The key discipline is to use grading as a starting point for analysis, not an endpoint. A grade change is a signal that something has shifted — the dog’s form, the trainer’s plans, or the racing manager’s assessment. Your job as a bettor is to evaluate whether the new grade accurately reflects the dog’s current ability, or whether the market has not yet caught up.

Grade First, Form Second

The grade frames the conversation. Everything else is commentary. This might sound reductive, but it captures an important hierarchy of analysis that too many bettors invert. They start with the form — which dog won last time, which dog has the fastest recent time — and treat the grade as background information. The more productive approach is to start with the grade and ask what it tells you about the nature of the race before you look at a single form line.
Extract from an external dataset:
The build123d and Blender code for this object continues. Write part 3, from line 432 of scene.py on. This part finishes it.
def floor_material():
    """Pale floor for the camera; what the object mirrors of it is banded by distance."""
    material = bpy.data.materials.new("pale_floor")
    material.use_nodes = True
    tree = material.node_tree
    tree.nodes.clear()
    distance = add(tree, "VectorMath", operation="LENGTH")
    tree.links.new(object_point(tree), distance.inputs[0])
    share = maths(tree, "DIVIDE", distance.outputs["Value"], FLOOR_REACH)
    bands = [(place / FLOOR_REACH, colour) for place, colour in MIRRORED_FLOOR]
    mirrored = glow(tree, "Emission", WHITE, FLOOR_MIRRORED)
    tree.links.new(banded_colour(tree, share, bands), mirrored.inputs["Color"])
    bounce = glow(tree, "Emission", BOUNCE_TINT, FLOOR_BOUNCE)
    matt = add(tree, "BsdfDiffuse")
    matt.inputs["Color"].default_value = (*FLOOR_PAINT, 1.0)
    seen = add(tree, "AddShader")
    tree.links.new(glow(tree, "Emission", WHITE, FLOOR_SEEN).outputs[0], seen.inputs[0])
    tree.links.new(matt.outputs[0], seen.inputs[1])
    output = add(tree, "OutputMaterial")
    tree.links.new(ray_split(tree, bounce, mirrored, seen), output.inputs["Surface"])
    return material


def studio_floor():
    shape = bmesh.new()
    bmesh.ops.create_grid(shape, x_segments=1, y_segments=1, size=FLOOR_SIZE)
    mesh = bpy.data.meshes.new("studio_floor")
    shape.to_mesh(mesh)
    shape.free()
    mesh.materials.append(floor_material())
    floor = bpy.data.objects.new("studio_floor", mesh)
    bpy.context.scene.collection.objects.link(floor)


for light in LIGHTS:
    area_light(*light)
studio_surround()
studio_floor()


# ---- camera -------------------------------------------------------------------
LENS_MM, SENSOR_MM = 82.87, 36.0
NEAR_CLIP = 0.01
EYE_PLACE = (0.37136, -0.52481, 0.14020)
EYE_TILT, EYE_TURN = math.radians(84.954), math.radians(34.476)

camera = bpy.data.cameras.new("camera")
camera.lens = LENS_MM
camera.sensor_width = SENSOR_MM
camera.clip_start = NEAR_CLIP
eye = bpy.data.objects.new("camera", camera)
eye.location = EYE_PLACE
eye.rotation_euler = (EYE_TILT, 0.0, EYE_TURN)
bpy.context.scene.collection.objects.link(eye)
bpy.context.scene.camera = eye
Is this a race at the top of the grading scale, where every dog is sharp and the margins are measured in hundredths of a second? Or is it a lower-grade affair where inconsistency is the norm and a dog with superior early pace might dominate regardless of its recent results? The grade sets the context, and the context determines which form factors matter most.

Build the grading filter into the beginning of your assessment process. Check the grade first. Identify any dogs that have moved grades since their last run. Note any track transfers. Then, and only then, turn to the form data. You will find that the form reads differently — more clearly, more usefully — when you already know the competitive context it was produced in. That clarity is what turns a casual glance at the racecard into a structured evaluation of the field, and structured evaluation is what separates bettors who last from bettors who do not.